The Dutch-born first-time feature director Matthijs van Heijningen tightens the screws carefully, as the expedition leader (Trond Espen Seim, vaguely despicable in that Dr. Smith Lost in Space way) drills into the ice block to extract a tissue sample. We don’t know if something awful is going to happen immediately, or pretty soon, or what. Or to whom.

Another asset: Winstead. She’s good. The coolheaded skeptic in a mass of bearded Norwegians, plus an American or two and an Aussie, she bristles at the implied patriarchy of the remote, wind-swept operation. She also wields a flamethrower (there’s a lot of flame-throwing in this picture — a lot) like a champ when The Thing gets busy replicating, impaling and gnashing its terrible, terrible teeth. The actress is just right for this sort of role; her dark eyes bring a seriousness of intent to the tasks at hand. Though her character’s deadpan under-reactions to various ghastly sights sometimes recall her work in Scott Pilgrim vs. the World, she brings a light, cool touch to heavy matters.
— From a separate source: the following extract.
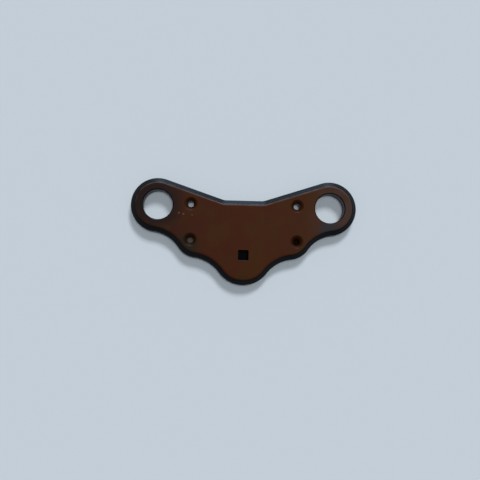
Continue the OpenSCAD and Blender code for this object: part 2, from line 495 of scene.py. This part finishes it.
edge_coat, tree, shader, place = new_paint("gloss_black_coat")
coat = use(tree, coat_group, Place=place, Grain_scale=700.0, Drift_scale=35.0)
shade = spread(tree, coat["Smear"], start=0.5, end=0.75, kind="LINEAR")
tone = blend(tree, shade, black, worn_black)
amount = add(tree, "ShaderNodeAttribute", {"attribute_name": "rub_and_highlight"}).outputs["Fac"]
wear_and_highlight = use(tree, wear_and_highlight_group, Place=place, Amount=amount, Patch_scale=wear_patches)["Mask"]
tone = blend(tree, wear_and_highlight, tone, rub_and_highlight_black)
rough = spread(tree, coat["Drift"], start=0.3, end=0.7, low=0.28, high=0.40, kind="LINEAR")
bump = add(tree, "ShaderNodeBump", Height=coat["Grain"], Strength=0.15, Distance=0.0001).outputs["Normal"]
feed(tree, shader, Base_Color=tone, Roughness=rough, Normal=bump, Specular_IOR_Level=0.14)
plate.data.materials.append(edge_coat)

# The floor is a plain pale matt sheet, wide enough to reach the horizon in a low view. So that no hard
# horizon shows, it is painted darker, a painted falloff of light, to the grey of the room from 0.45 m to 8
# m away, by the distance's logarithm.
floor_tone = (0.60, 0.67, 0.74, 1)
far_tone = (0.158, 0.164, 0.168, 1)
fade_decades = (-0.35, 0.9)
floor_reach = 20
floor_z = -0.0002
floor_mesh = bpy.data.meshes.new("floor")
floor_sides = ((-1, -1), (1, -1), (1, 1), (-1, 1))
floor_corners = [(x * floor_reach, y * floor_reach, floor_z) for x, y in floor_sides]
floor_mesh.from_pydata(floor_corners, [], [(0, 1, 2, 3)])
floor = bpy.data.objects.new("floor", floor_mesh)
bpy.context.scene.collection.objects.link(floor)
floor_paper, tree, shader, place = new_paint("pale_paper")
away = add(tree, "ShaderNodeVectorMath", {"operation": "LENGTH"}, _0=place).outputs["Value"]
# Painted falloff of light: the floor is painted darker with distance
fade = spread(tree, reckon(tree, "LOGARITHM", away, 10.0), *fade_decades)
tone = blend(tree, fade, floor_tone, far_tone)
feed(tree, shader, Base_Color=tone, Roughness=0.9, Specular_IOR_Level=0.0)
floor.data.materials.append(floor_paper)

# The light is a plain studio's: a soft key from beyond the top edge, a soft fill from above and an even
# dim room. The fill shows in no reflection, so that the satin face keeps its colour. A cool low light
# beyond the top edge shows only in reflections, and gives the upper bevels the photograph's shine.
room_tone = (0.92, 0.96, 1.0, 1)
room_strength = 0.16
key_rise = math.radians(47)
low_rise = math.radians(3)
low_tone = (0.50, 0.70, 1.0)
room = bpy.data.worlds.new("room")
room.use_nodes = True
feed(room.node_tree, room.node_tree.nodes["Background"], Color=room_tone, Strength=room_strength)
bpy.context.scene.world = room


def sun(name, place, energy, wide, tone=(1, 1, 1)):
    """A far lamp that shines from place towards the origin and looks this many degrees wide."""
    light = bpy.data.lights.new(name, "SUN")
    light.energy = energy
    light.angle = math.radians(wide)
    light.color = tone
    holder = bpy.data.objects.new(name, light)
    holder.location = place
    holder.rotation_euler = (-Vector(place)).to_track_quat("-Z", "Y").to_euler()
    bpy.context.scene.collection.objects.link(holder)
    holder.visible_camera = False
    return holder


sun("key", (0.25, 1.0, math.tan(key_rise)), energy=1.9, wide=16)
fill = sun("fill", (0.03, 0.02, 1.0), energy=1.03, wide=14)
fill.visible_glossy = False
low = sun("low", (0.05, 1.0, math.tan(low_rise)), energy=2.2, wide=20, tone=low_tone)
low.visible_diffuse = False

# The camera looks down on the plate from a little to the left and a little beyond the nose, as the
# photograph does. Its place and its three small tilts were set on the holes and rings in the photograph.
photo_width = 480
focal_length_px = 800
sensor_width = 36
camera_at = Vector((-0.0394, -0.1078, 0.8430))
tilt, yaw, roll = math.radians(5.0), math.radians(2.47), math.radians(1.15)
behind = Vector((-math.sin(yaw) * math.cos(tilt), -math.sin(tilt), math.cos(yaw) * math.cos(tilt)))
level = Vector((0, 1, 0)).cross(behind).normalized()
upright = behind.cross(level)
right = math.cos(roll) * level + math.sin(roll) * upright
up = math.cos(roll) * upright - math.sin(roll) * level
lens = bpy.data.cameras.new("camera")
lens.sensor_width = sensor_width
lens.lens = sensor_width * focal_length_px / photo_width
lens.clip_start = 0.01
camera = bpy.data.objects.new("camera", lens)
camera.matrix_world = Matrix.Translation(camera_at) @ Matrix((right, up, behind)).transposed().to_4x4()
bpy.context.scene.collection.objects.link(camera)
bpy.context.scene.camera = camera
bpy.context.scene.view_settings.view_transform = "Standard"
This Thing, shot largely in northern British Columbia, engaged me more than Carpenter’s. That’s not to say it can hold a candle to the superb 1951 The Thing From Another World, directed by Christian Nyby with contributions from producer Howard Hawks, featuring James Arness as the clawed, hulking, carrot-headed enemy from out there. That film is a marvel of indirection, of ensemble camaraderie in the face of the Cold War-era unknown. Compared with that picture, this new one’s just an entertaining, well-acted oozefest.

All three Things, along with everything from Invasion of the Body Snatchers to Alien, owe their central ideas to the Depression-era story Who Goes There?

by John W. Campbell Jr. There’s a rock-solid notion in that tale, that of an alien being able to take over a human body and cause pure paranoia in the populace. Who’s real and who isn’t? Why does so-and-so seem a little off today? And why is my dog looking at me funny?

While I wish van Heijningen’s Thing weren’t quite so in lust with the ’82 model, it works because it respects that basic premise. And it exhibits a little patience, doling out its ickiest, nastiest moments in ways that make them stick.